You don’t need a complicated system. A simple soaker hose or a drip tape kit snaked through the bed and connected to a battery-operated timer is a game-changer. Set it to water deeply and infrequently—for example, for an hour twice a week instead of 15 minutes every day. This saves you time and grows healthier, more productive plants.
Pinching Back for Bushier, Sturdier Plants
It feels wrong to cut the top off a perfectly healthy young plant, but it’s one of the best things you can do for many branching perennials. This technique, called "pinching," encourages the plant to put its energy into creating side shoots instead of one central stalk.
When a plant is about 6-8 inches tall, use your fingers or clean snips to remove the top 2-3 inches of growth, right above a set of leaves. The plant will respond by sending out two or more new stems from the leaf nodes just below the cut. The result is a sturdier, bushier plant with significantly more blooms. The individual flowers might be slightly smaller, but you’ll get more of them on strong stems that won’t flop over in the wind and rain.
Pinching works wonders for plants like Phlox, Veronica, and branching Sunflowers. However, don’t pinch everything. It’s not suitable for plants that send up a single, primary flower stalk from their base, such as Foxglove, Delphinium, or Alliums.
Harvesting Deeply to Promote New Growth
How you harvest your flowers is just as important as how you grow them. A shallow snip just below the flower head is a missed opportunity. To encourage a new flush of blooms, you need to harvest deeply.
When you’re ready to cut a flower, follow its stem all the way down into the base of the plant. Make your cut just above a set of leaves or a visible side shoot. This deep cut acts as a form of pruning, signaling the plant to send its energy into producing new, long, and usable stems. Cutting high on the stem just encourages weak, short-stemmed growth near the top.
Think of every harvest as a chance to shape the plant for future production. This technique is especially effective for "cut-and-come-again" perennials like Yarrow, Shasta Daisies, and Salvia. The more you cut, the more they bloom, provided you’re cutting them the right way.
Mulching Heavily for First-Year Winter Protection
Getting your new perennials through their first winter is the final hurdle. The biggest danger isn’t the cold itself, but the freeze-thaw cycles of late winter and early spring. When the ground freezes, thaws, and refreezes, it can heave the shallow roots of young plants right out of the soil, exposing them to killing winds and cold.
The goal of winter mulch is not to keep the plants warm; it’s to keep the ground frozen solid until spring truly arrives. By insulating the soil, a thick layer of mulch prevents the sun from thawing the surface on a warm winter day. This stability is crucial for first-year plants.

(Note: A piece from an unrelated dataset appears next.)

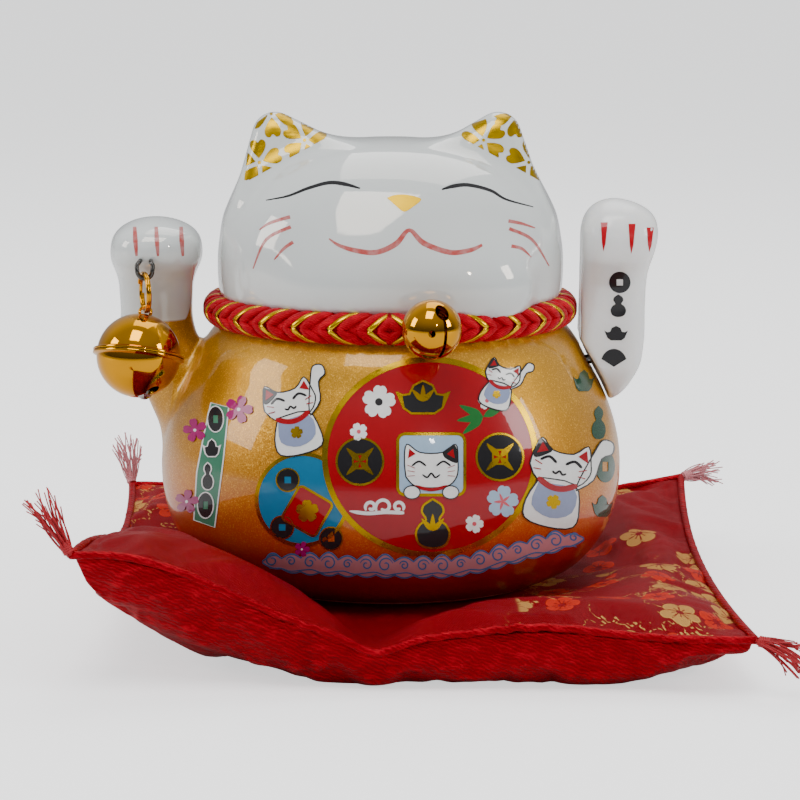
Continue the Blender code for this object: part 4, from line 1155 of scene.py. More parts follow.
def make_ornaments(cat, inks):
    """All prints on the body's front: one piece for each layer and ink, each layer a little further out."""
    layers = {}

    def lay(level, ink, *shapes):
        layers.setdefault((level, ink), []).extend(shapes)

    print_discs(lay)
    print_window_cat(lay)
    for u, w, radius, turn in (
        (-3.7, -0.6, 4.7, 12), (-9.1, -8.6, 2.5, 40), (25.4, -0.3, 2.5, 25), (22.0, -33.4, 2.6, 0),
    ):
        lay(5, "white", [blossom(u, w, radius, turn)])
        lay(6, "ink" if radius > 3 else "pink", [circle(u, w, radius * 0.22, 14)])
    lay(5, "pale_blue", [blossom(29.6, -27.4, 4.5, 10)])
    lay(6, "pink", *([leaf(29.6, -27.4, 2.4, 72 * i + 20)] for i in range(5)))
    lay(4, "green", *([leaf(24.4, -4.6, 7.2, turn)] for turn in (64, 98, 130, -62)))
    lay(5, "white", *scroll(-3.6, -29.8, 16.0))
    cloud, curls = cloud_band()
    lay(4, "cloud_pink", [cloud])
    lay(5, "cloud_blue", ring_of(cloud, 0.42), *curls)
    for u, w, size, turn in ((-26.6, -5.4, 13.6, 14), (28.6, 3.6, 9.0, -18), (44.0, -23.4, 15.8, -12)):
        print_small_cat(lay, u, w, size, turn)
    banner = [
        (-49.0, -0.8), (-44.2, -2.0), (-45.6, -15.7), (-48.0, -34.4), (-53.6, -32.4), (-52.8, -19.4),
        (-50.9, -9.5),
    ]
    lay(2, "banner_green", [banner])
    lay(3, "white", ring_of(banner, 0.35))
    for make, u, w in (
        (coin, -47.7, -5.2), (ingot, -48.7, -12.8), (gourd, -49.8, -20.8), (coin, -50.4, -28.4),
    ):
        shape = narrowed(make(u, w, 7.0), u, 0.62)
        lay(4, "ink", shape)
        lay(5, "white", ring_of(shape[0], 0.3))
    for u, w, radius, turn in (
        (-41.4, -2.6, 4.0, 0), (-53.2, -8.2, 3.4, 30), (-55.4, -27.4, 3.4, 10), (-24.4, -40.2, 2.2, 0),
    ):
        lay(6, "magenta", [blossom(u, w, radius, turn, 0.3)])
        lay(7, "white", [circle(u, w, radius * 0.12, 10)])
    for make, u, w in ((ingot, 51.6, 5.4), (gourd, 55.6, -6.4), (coin, 57.4, -18.0), (ingot, 56.6, -28.4)):
        lay(3, "dark_green", narrowed(make(u, w, 8.6), u, 0.6))
    for (level, ink), shapes in sorted(layers.items()):
        cat.lay(f"print_{level}_{ink}", shapes, inks[ink], 0.03 + 0.045 * level, cell=1.7, thick=0.07)


def make_back_ornaments(cat, inks):
    """A few blossoms and two clouds on the back, in the style of the front."""
    spots = ((-28, -6, 5.0), (24, -14, 6.0), (2, -24, 4.2), (-14, -34, 3.4), (34, -32, 3.6), (8, 2, 3.2))
    blossoms = [[blossom(u, w, radius, 17 * i)] for i, (u, w, radius) in enumerate(spots)]
    hearts = [[circle(u, w, radius * 0.24, 14)] for u, w, radius in spots]
    for name, ink, lift, shapes in (
        ("blossoms", "white", 0.10, blossoms),
        ("blossom_hearts", "gold", 0.16, hearts),
        ("clouds", "cloud_pink", 0.10, [*scroll(-20, -40, 26.0), *scroll(22, -41, 24.0)]),
    ):
        cat.lay(f"back_{name}", shapes, inks[ink], lift, cell=2.2, behind=True)


def make_arm_ornaments(arm, inks):
    """Claw wedges and a column of plain ornaments on the waving arm."""
    wedges = []
    for u, top, reach in ((57.2, 48.0, 7.9), (64.7, 47.6, 8.2), (69.6, 46.6, 6.6)):
        outline = [(-0.95, 0), (0.95, 0), (0.35, -0.72 * reach), (-0.25, -reach), (-0.6, -0.7 * reach)]
        wedges.append([moved(outline, u, top)])
    arm.lay("arm_claws", wedges, inks["crimson"], 0.06)
    column = ((coin, 61.4, 31.8), (gourd, 61.0, 25.3), (ingot, 60.4, 18.2), (fan, 59.8, 11.4))
    arm.lay("arm_ornaments", [make(u, w, 5.8) for make, u, w in column], inks["black"], 0.06)


# ---------------------------------------------------------------- collar


def collar_frame(angle):
    """Centre and outward direction of the collar at an angle; -90 degrees is the front."""
    centre = Vector((
        COLLAR_X + COLLAR_RADIUS * cos(angle),
        COLLAR_RADIUS * DEPTH_RATIO * sin(angle),
        COLLAR_Z - COLLAR_RISE * sin(angle),
    ))
    return centre, Vector((cos(angle) * DEPTH_RATIO, sin(angle), 0)).normalized()


def rope_point(side, travel, turn, radius):
    """A point on the rope and its outward direction: travel runs back from the front, turn round the rope."""
    centre, outward = collar_frame(-pi / 2 + side * travel / COLLAR_RADIUS)
    out = outward * cos(turn) + Vector((0, 0, sin(turn)))
    return centre + out * radius, out


def strap_mesh(straps, ring=10):
    """Puffed straps, each given as (centre points, outward directions, half widths, half thickness)."""
    points, faces = [], []
    for path, outs, halves, thick in straps:
        start = len(points)
        for i, (centre, out, half) in enumerate(zip(path, outs, halves)):
            along = (path[min(i + 1, len(path) - 1)] - path[max(i - 1, 0)]).normalized()
            across = along.cross(out).normalized()
            depth = thick * sqrt(half / max(halves))
            for k in range(ring):
                angle = 2 * pi * k / ring
                points.append(centre + across * half * cos(angle) + out * depth * sin(angle))
        last = start + (len(path) - 1) * ring
        for row in range(start, last, ring):
            for k in range(ring):
                a, b = row + k, row + (k + 1) % ring
                faces.append((a, b, b + ring, a + ring))
        faces.append(tuple(range(start + ring - 1, start - 1, -1)))
        faces.append(tuple(range(last, last + ring)))
    return faced_out(to_mesh(points, faces))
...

Wait until after the ground has frozen hard before applying your winter mulch. If you apply it too early while the ground is still warm and wet, you risk trapping moisture around the plant’s crown, which can lead to rot. A 4-6 inch layer of shredded leaves or clean straw is perfect. In the spring, gently rake it back as you see new growth emerging.
Establishing a perennial cutting garden is an investment of time and energy upfront. By focusing on building healthy soil, choosing the right plants, and using smart techniques for watering and harvesting, you’re not just planting flowers for one season. You are creating a resilient, productive system that will reward you with beautiful, sustainable bouquets for many years to come.